IRAN’S AHMADINEJAD PRAISES GROWING TIES WITH NEIGHBOUR ARMENIA

Agence France Presse
Oct 22 2007

YEREVAN (AFP) – Iranian President Mahmoud Ahmadinejad on Monday praised
growing economic and political cooperation with Armenia, shoring up
closer ties with the ex-Soviet republic on Iran’s northern border.

"We consider our neighbourly relations with Armenia to be very
important and a means of strengthening security and stability" in
the region, Ahmadinejad said after meeting his Armenian counterpart,
Robert Kocharian, on the first day of a two-day visit here.

The presidents announced the opening of a new highway linking the
two countries and plans to build a cross-border railroad. They also
said they had discussed joint projects to build an oil refinery,
a hydroelectric power plant and wind power stations along the border.

"We will decisively and quickly realize joint programmes on the
establishment of major infrastructure projects," Ahmadinejad said.

"This is in the interest of our two countries and the region as
a whole."

Kocharian said the new railway was in the planning stages and praised
new transportation links as a chance to "increase the flow of goods
between our two countries."

Landlocked Armenia has sought closer links with Iran because of an
economic blockade imposed by neighbours Azerbaijan and Turkey over
the disputed Nagorny Karabakh region, as well as Armenia’s efforts
to gain international recognition of Ottoman-era mass killings of
Armenians as genocide.

Backed by Armenia, ethnic Armenians seized control of Nagorny Karabakh
during a bloody war in the early 1990s that left thousands dead and
forced nearly a million people on both sides to flee their homes.

In March, Kocharian and Ahmadinejad inaugurated a 150-kilometre
(93-mile) pipeline that will deliver 36 billion cubic metres (1.27
trillion cubic feet) of gas from Iran to Armenia over 20 years.

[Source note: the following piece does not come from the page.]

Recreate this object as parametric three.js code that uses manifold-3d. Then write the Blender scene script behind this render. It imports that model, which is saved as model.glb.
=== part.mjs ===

Armenia will pay for the gas with electricity it produces at a
Soviet-era nuclear plant.

The United States has raised concerns about Armenia’s growing ties
with Iran, with the top US diplomat in Yerevan saying in June that
the country should participate in international sanctions aimed at
convincing Iran to halt its nuclear programme.

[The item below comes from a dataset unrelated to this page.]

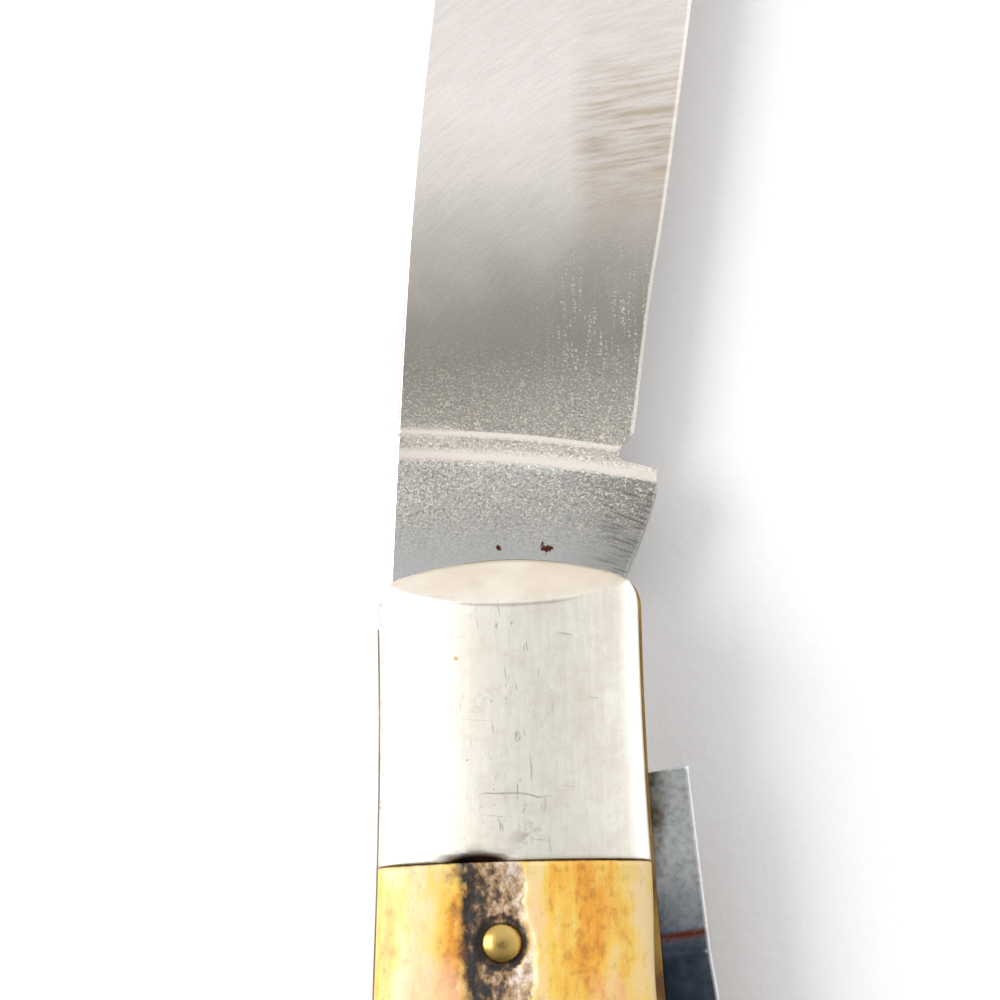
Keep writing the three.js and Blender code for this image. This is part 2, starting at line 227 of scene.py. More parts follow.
def segments_of(lines, closed):
    pairs = []
    for line in lines:
        ends = line[1:] + line[:1] if closed else line[1:]
        pairs += list(zip(line, ends))
    return pairs


def distance_to(segments, x, y):
    """Distance from each point to the nearest of the segments."""
    best = np.full(len(x), 1e9)
    for (ax, ay), (bx, by) in segments:
        dx, dy = bx - ax, by - ay
        t = np.clip(((x - ax) * dx + (y - ay) * dy) / max(dx * dx + dy * dy, 1e-12), 0, 1)
        best = np.minimum(best, np.hypot(x - ax - t * dx, y - ay - t * dy))
    return best


def inside(outline, x, y):
    odd = np.zeros(len(x), bool)
    for (ax, ay), (bx, by) in segments_of([outline], True):
        if ay == by:
            continue
        crosses = (ay > y) != (by > y)
        odd ^= crosses & (x < (bx - ax) * (y - ay) / (by - ay) + ax)
    return odd


def clear_of_edge(line, outline, gap):
    """The points of a line that lie inside an outline and clear of it."""
    x, y = np.array(line).T
    keep = inside(outline, x, y) & (distance_to(segments_of([outline], True), x, y) > gap)
    return [p for p, ok in zip(line, keep) if ok]


def grid(low, high, step):
    """Points of a triangular grid."""
    xs = np.arange(low[0], high[0], step)
    ys = np.arange(low[1], high[1], step * ROW_PITCH)
    x, y = np.meshgrid(xs, ys)
    x = x + (np.arange(len(ys)) % 2)[:, None] * step / 2
    return x.ravel(), y.ravel()


def inset_ring(outline, depth):
    """The points of a counter-clockwise outline, moved inwards by depth."""
    p = np.array(outline)
    along = np.roll(p, -1, 0) - np.roll(p, 1, 0)
    length = np.hypot(along[:, 0], along[:, 1])[:, None]
    ring = p + np.stack([-along[:, 1], along[:, 0]], 1) / length * depth
    return ring[:, 0], ring[:, 1]


def densified(outline, step):
    """The outline with its segments cut into pieces no longer than step."""
    points = []
    for a, b in segments_of([outline], True):
        count = max(1, math.ceil(math.dist(a, b) / step))
        dx, dy = b[0] - a[0], b[1] - a[1]
        points += [(a[0] + dx * i / count, a[1] + dy * i / count) for i in range(count)]
    return points


class Sheet:
    """A triangulated outline, from which closed plates are made.

    Fields are grids of (low corner, high corner, step), creases are lines that faces don't cross, and
    rings are depths at which the outline is repeated inwards.
    """

    def __init__(self, outline, fields, holes=(), creases=(), rings=()):
        self.points, self.edges = [], []
        loops = [densified(outline, EDGE_STEP), *[list(h) for h in holes]]
        border = loops[0]
        lines = segments_of(loops, True) + segments_of(creases, False)
        for line in loops:
            self.join(line, True)
        for line in creases:
            self.join(line, False)
        for low, high, step in fields:
            clearance = max(step * GRID_CLEARANCE, max(rings, default=0) * RING_CLEARANCE[1])
            self.scatter(grid(low, high, step), border, lines, clearance)
        for depth in rings:
            self.scatter(inset_ring(border, depth), border, lines, depth * RING_CLEARANCE[0])
        self.fill(loops)
        self.x, self.y = self.points[:, 0], self.points[:, 1]
        self.depth = distance_to(segments_of(loops[:1], True), self.x, self.y)

    def join(self, line, closed):
        start, n = len(self.points), len(line)
        self.points += line
        self.edges += [(start + i, start + (i + 1) % n) for i in range(n if closed else n - 1)]

    def scatter(self, points, border, lines, clearance):
        x, y = points
        keep = inside(border, x, y)
        x, y = x[keep], y[keep]
        clear = distance_to(lines, x, y) > clearance
        self.points += list(zip(x[clear], y[clear]))

    def fill(self, loops):
        """Triangulates the points, and keeps the faces inside the outline and outside its holes."""
        found = delaunay_2d_cdt([Vector(p) for p in self.points], self.edges, [], 1, 1e-7)
        self.points = np.array([tuple(v) for v in found[0]])
        faces = np.array([tuple(f) for f in found[2]])
        middle = self.points[faces].mean(1)
        solid = inside(loops[0], *middle.T)
        for hole in loops[1:]:
            solid &= ~inside(hole, *middle.T)
        self.faces = [self.facing_up([int(i) for i in f]) for f in faces[solid]]

    def facing_up(self, face):
        a, b, c = (self.points[i] for i in face)
        turn = (b[0] - a[0]) * (c[1] - a[1]) - (b[1] - a[1]) * (c[0] - a[0])
        return tuple(face if turn > 0 else face[::-1])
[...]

Ahmadinejad, who has caused outrage by saying the Holocaust is a
"myth," was scheduled on Tuesday to visit a memorial to victims of
the Ottoman massacres of Armenians between 1915 and 1917.

Armenians say up to 1.5 million of their kinsmen died in orchestrated
killings during the final years of the Ottoman Empire.

A pending US Congressional vote on a resolution labelling the
massacres as genocide has angered Turkey, which says 250,000 to
500,000 Armenians were killed during civil strife and rejects the
notion that it was genocide.

Ahmadinejad was also scheduled Tuesday to visit Yerevan’s Blue Mosque
and to meet with members of the Iranian community here.